“È accaduto in piena estate, nel mezzo della stagione balneare. Ci siamo illusi, solo per qualche tempo, che potesse essere una allucinazione prodotta dalla canicola, un effetto di Fata Morgana generato dalla calura. Non è così. La sala cinematografica dove molti di noi, bambini della provincia barese sul finire degli anni ’80, hanno incontrato per la prima volta il cinema non c’è più. Il Cinema Grande di Altamura di Via delle Cappelle ha chiuso i battenti in questo torrido Agosto 2021”.

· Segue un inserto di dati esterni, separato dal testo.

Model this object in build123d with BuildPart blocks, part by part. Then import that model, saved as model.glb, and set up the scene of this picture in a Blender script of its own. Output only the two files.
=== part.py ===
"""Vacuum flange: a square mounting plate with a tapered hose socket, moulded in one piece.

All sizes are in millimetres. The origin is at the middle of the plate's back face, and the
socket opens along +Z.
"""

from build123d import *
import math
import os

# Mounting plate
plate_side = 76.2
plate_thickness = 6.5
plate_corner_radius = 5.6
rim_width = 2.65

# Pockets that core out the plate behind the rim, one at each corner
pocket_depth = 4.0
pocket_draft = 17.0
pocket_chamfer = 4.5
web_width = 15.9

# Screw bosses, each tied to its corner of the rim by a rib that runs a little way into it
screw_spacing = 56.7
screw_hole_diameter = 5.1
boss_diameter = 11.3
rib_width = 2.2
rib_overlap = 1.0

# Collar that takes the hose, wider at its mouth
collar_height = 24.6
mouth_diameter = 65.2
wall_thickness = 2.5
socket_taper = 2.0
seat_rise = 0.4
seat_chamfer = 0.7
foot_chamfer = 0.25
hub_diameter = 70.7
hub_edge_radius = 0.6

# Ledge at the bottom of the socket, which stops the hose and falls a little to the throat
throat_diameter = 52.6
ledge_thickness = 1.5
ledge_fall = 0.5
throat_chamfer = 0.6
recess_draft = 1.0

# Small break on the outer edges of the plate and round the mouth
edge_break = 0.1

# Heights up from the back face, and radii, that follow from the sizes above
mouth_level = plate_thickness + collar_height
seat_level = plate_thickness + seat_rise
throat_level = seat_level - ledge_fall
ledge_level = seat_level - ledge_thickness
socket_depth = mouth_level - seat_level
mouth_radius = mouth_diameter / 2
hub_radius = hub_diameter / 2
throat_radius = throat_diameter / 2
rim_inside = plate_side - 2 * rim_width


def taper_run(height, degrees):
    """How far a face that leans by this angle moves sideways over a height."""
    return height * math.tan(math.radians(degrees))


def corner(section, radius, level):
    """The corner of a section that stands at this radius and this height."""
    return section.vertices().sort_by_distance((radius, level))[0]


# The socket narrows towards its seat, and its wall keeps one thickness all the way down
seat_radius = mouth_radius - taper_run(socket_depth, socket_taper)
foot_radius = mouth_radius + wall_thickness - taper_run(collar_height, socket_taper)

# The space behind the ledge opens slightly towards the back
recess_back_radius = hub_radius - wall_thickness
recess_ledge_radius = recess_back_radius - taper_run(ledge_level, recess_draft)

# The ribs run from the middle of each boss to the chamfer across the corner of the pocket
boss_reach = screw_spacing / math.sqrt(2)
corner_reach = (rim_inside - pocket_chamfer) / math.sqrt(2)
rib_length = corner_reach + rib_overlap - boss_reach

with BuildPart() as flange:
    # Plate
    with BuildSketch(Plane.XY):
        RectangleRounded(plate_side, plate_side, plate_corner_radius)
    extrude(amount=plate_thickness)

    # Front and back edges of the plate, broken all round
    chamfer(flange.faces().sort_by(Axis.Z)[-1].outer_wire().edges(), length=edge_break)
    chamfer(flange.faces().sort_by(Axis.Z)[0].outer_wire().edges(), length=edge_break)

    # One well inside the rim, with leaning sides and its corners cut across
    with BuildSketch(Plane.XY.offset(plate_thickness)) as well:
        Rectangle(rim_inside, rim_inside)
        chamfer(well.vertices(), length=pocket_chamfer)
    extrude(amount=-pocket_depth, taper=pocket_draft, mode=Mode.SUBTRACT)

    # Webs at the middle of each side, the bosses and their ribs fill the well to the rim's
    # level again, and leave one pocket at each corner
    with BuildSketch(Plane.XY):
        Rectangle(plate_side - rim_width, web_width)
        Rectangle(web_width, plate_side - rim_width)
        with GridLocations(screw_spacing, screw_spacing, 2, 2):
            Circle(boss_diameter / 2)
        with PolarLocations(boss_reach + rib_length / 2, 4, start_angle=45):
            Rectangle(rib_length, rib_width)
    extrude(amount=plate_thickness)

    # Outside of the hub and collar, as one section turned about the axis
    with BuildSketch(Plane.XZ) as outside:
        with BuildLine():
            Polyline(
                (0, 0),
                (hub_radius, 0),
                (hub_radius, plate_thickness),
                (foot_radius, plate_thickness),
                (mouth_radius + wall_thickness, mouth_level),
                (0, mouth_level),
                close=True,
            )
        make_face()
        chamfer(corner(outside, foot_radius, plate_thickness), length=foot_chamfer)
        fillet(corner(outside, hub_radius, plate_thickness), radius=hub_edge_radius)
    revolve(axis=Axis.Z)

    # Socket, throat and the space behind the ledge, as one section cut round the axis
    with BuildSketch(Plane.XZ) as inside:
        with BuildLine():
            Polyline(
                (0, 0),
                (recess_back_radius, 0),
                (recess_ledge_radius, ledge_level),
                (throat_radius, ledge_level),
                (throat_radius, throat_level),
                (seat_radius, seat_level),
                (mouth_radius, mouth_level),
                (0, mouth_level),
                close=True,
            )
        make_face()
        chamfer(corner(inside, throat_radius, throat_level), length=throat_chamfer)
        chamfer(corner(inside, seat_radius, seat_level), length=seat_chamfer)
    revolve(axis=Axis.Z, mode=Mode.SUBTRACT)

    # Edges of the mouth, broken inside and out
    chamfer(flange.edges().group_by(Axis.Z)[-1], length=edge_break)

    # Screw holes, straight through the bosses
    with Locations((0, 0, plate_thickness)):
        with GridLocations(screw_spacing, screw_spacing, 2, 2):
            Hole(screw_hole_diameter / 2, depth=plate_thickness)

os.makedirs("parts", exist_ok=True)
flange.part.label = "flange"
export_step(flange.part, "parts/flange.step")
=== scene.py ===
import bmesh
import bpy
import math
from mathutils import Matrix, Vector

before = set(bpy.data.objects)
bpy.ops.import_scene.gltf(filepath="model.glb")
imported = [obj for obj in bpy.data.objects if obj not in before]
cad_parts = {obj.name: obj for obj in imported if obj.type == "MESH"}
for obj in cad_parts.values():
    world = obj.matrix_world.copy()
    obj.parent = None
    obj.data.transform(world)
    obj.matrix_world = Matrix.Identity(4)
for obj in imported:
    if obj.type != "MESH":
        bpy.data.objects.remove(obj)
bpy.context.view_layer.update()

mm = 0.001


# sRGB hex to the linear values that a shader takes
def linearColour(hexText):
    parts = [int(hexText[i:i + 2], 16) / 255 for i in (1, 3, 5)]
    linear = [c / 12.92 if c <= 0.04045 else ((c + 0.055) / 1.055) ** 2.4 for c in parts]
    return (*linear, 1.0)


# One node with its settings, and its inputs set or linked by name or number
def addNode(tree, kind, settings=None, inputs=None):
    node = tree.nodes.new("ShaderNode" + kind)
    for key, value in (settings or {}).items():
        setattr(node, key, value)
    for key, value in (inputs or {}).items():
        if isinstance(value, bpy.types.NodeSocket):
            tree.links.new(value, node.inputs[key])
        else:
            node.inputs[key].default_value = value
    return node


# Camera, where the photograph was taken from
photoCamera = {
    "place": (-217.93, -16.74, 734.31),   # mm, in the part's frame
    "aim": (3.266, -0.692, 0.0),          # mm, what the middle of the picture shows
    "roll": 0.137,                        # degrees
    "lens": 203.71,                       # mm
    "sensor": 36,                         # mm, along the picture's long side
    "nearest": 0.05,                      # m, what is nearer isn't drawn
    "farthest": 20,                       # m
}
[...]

Inizia così il lungo post di Stefano Lorusso, della pagina Cineclub Formiche Verdi, che annuncia la chiusura dello storico cinema. “Mai come quando si spegne la luce di un cinema ci scopriamo orfani. La chiusura di una sala cinematografica, evento di cui è puntellata la storia del nostro paese negli ultimi 20 anni, rappresenta per una comunità molto più che la perdita di un semplice esercizio commerciale. Per chi ama il cinema la chiusura di una sala cinematografica è la scomparsa di un punto di riferimento, di un approdo sicuro, di una riserva di libertà, di un luogo prezioso perché in grado di contenerne infiniti. Comprendere le cause sociali, culturali ed economiche che producono su larga scala questo fenomeno è importante, e serve a razionalizzare la perdita”.

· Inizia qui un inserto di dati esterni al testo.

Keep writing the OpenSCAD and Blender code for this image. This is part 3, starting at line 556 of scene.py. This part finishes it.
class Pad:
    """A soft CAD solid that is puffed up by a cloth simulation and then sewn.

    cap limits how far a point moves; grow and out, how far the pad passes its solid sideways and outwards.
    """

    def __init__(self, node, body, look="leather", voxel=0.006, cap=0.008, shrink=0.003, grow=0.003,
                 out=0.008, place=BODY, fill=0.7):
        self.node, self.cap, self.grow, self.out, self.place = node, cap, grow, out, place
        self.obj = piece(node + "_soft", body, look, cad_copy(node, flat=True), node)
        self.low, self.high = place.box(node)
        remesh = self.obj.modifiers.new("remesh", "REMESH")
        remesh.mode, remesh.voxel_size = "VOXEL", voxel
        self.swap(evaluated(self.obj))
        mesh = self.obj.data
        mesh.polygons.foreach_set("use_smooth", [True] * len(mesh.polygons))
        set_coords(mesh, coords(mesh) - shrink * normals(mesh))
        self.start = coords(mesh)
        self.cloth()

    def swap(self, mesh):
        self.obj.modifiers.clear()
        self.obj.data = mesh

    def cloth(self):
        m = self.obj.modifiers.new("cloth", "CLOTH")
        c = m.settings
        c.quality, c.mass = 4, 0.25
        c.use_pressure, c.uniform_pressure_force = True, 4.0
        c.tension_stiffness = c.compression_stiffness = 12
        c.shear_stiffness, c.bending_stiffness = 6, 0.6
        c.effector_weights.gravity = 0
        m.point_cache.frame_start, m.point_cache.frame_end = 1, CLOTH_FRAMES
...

“Con gli anni le sale cinematografiche hanno perso la loro capacità di richiamo, soffrendo la concorrenza di televisione, home-video e internet. Il pubblico si è sempre più ridotto, ripiegandosi su se stesso in una rapida mutazione antropologica e perdendo di vista la possibilità di vivere il cinema come occasione di incontro, crescita, avventura dell’anima. La sala cinematografica è finita per assimilarsi, nella percezione diffusa, ad un luogo dello svago e del consumo come tanti altri: la pizzeria, il ristorante, il bar. Da nutrimento essenziale per generazioni di spettatori, che attraverso la sua lente hanno imparato a leggere il mondo, il cinema è diventato companatico per altro, schiacciato dai meccanismi di una distribuzione sempre più massificata e massificante”.

“La pandemia, con i suoi isterismi, la sua crisi economica e le tante fratture provocate nel nostro vissuto sociale, ha fatto il resto. Ci sarebbero poi cause e responsabilità locali, figlie di comunità sempre più frammentate e dormienti, incapaci di fare dei luoghi della cultura luoghi di socialità e condivisione. Un problema atavico, soprattutto in un Sud da tempo disabituato alla frequentazione assidua di cinema e teatri. Le associazioni, i cineclub, i critici, i cinefili, gli spettatori più affezionati, quei pochi che continuano ad entusiasmarsi per il cinema come gesto creativo, hanno provato (e, non è dato prevedere fino a quando, proveranno) a resistere. L’impressione però è che si sia imboccata la strada di un processo irreversibile. Le sale cinematografiche sembrano destinate a soccombere sotto la spinta globalizzante dello streaming, in un clima di ipocrita indignazione di facciata che, di fatto, tradisce una sostanziale, profonda apatia”.

“Il cinema come luogo di incontro (fisico e non solo) e come esperienza collettiva viene sempre più sostituito dalla fruizione individuale di contenuti audiovisivi. Nel chiuso dei nostri appartamenti e delle nostre stanzette si consumeranno in solitudine le prime visioni di film attesi, le scoperte di autori importanti, i recuperi di classici del passato. Nella migliore delle ipotesi. La chiusura delle sale segna infatti l’ennesimo colpo ben assestato a quel residuo di guida, di traccia, di orientamento che un qualsiasi accorto programmista o direttore artistico di una rassegna può offrire al suo pubblico. Privi di una bussola sempre più spettatori-consumatori sperimentano la difficoltà di scegliere cosa vedere, sopraffatti da una offerta (solo in apparenza) troppo vasta, per cui si rende inevitabile l’abbandono alla dittatura dell’algoritmo. Una bolla autoreferenziale, sempre più tarata sulla nostra profilazione, ci assicurerà ogni giorno una dose di film giusti per noi, ma che non saremo noi a scegliere. “Ricorderemo il mondo attraverso il cinema”, affermava Bernardo Bertolucci. Ricordarsi del cinema, ricordare i film, anche quelli più dimenticati, sembra essere invece oggi l’unica strada per salvarli (e per salvarci) dall’oblio. Come in un romanzo di Ray Bradbury”.